[net.sf-lovers] UFO

JAFFE@RUTGERS.ARPA (07/08/85)

From: Alastair Milne <milne@uci-icse>


    Those who remember this favourably remember more than I can answer to.  I
    can't easily think of another show, sf or otherwise, with as grey a
    disposition, or such unfailingly unattractive characters.  Col. Lake
    particularly always looked as if she were sucking lemons, or expecting the
    world's worst line from the next man she encountered.  I can't recall ever
    seeing Straker looking other than grim, even after he was just married.  
    Snideness seemed a way of life for Alec Freeman and Paul Foster.  Captain
    Carlin and Captain Waterman appeared too seldom for anybody to say what
    they were like.  General Henderson was an ogre.  The only person I 
    remember in any really good light is Miss Eland, and her appearances were 
    limited to Straker's arrival at his "office".

    While this sounds superficially as if it might be closer to reality than
    series where everything always ends happily ever after, it really isn't
    any better balanced, or a more accurate view of life.  One side says
    things are always basically good; the other says things are always
    basically grim.  The first, if inaccurate, at least leaves a generally
    good mood behind.  The second, no better in accuracy, just leaves a sour
    feeling.  If you enjoy sour feelings, take them and welcome.  I suppose
    lots of people must, or Trevanian's novels wouldn't sell nearly so well;
    but that doesn't mean at all that all of us do.  And it's no better a way
    to understand people.

    The pseudo-science they managed to avoid getting too terrible
    by avoiding for the most part the whole subject, and staying mostly with
    Earthside events.  But there were still a lot of strange things: why the 
    women on moon base wore lavender hair (though they looked normal enough on 
    earth); why moon base was equipped with exactly 3 interceptors, whose 
    (single) projectile was almost the entire front half of the craft, which 
    seems to lack a little for efficiency; why, for all the oceans of Earth, 
    there was **one** Skydiver -- with one Sky fighter plane; or how the 
    craft -- I hardly dare call them rockets -- that shuttled to moon base 
    managed to land backward in their gantries, as if the pilot were backing 
    his car into the garage.  Their only propulsion was a single rocket at the 
    stern.

    The earth side of things was done moderately well.  Low, sleek cars, with
    gull-wing doors.  The doors opened just quickly enough so that you
    couldn't really say "nobody would ever use something like that", but no
    quicker.  The clothes were certainly nothing impressive, not even the
    fishnet jumpsuits that SHADO personnel (male and female) always wore.

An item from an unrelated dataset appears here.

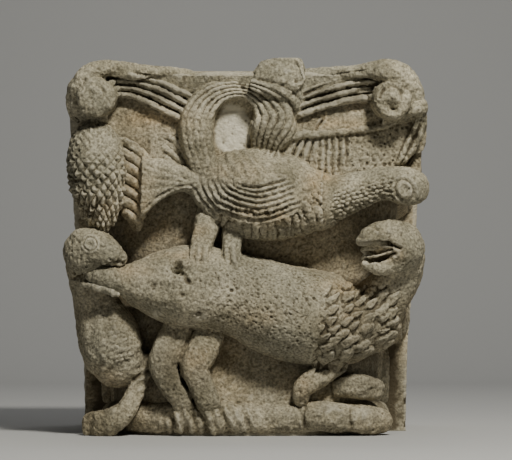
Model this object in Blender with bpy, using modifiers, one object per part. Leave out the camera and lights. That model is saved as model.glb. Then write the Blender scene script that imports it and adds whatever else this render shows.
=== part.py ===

    Perhaps the best things were the UFOs' attacks while on earth.  The 
    sequences were usually swift and taut, with a minimum of special effects, 
    and the attacking craft often partly hidden by trees or brush (over many 
    roads in England the trees almost meet overhead, forming a virtual tunnel),
    which heightened the tension and the horror: you could hardly tell where 
    it was, or where the next shot would come from.

    There were, I grant, one or two episodes worth seeing.  I recall one where
    Col. Foster crashed on the moon, and was injured, with his spacesuit
    damaged.  He was found by an alien who, instead of killing him, assisted
    him back toward moon base, several days' journey, with constant repairs
    needed to Foster's suit, and the constant fear between the two temporary
    allies who otherwise would have been deadly enemies.  It was powerful.
    There was another good one where the aliens created models of SHADO's
    operations, for the purpose of disrupting SHADO's communications and
    originating orders of their own.

    Unfortunately, these good ones stand out against a grey, uninspired 
    background.  One cancellation I can't regret.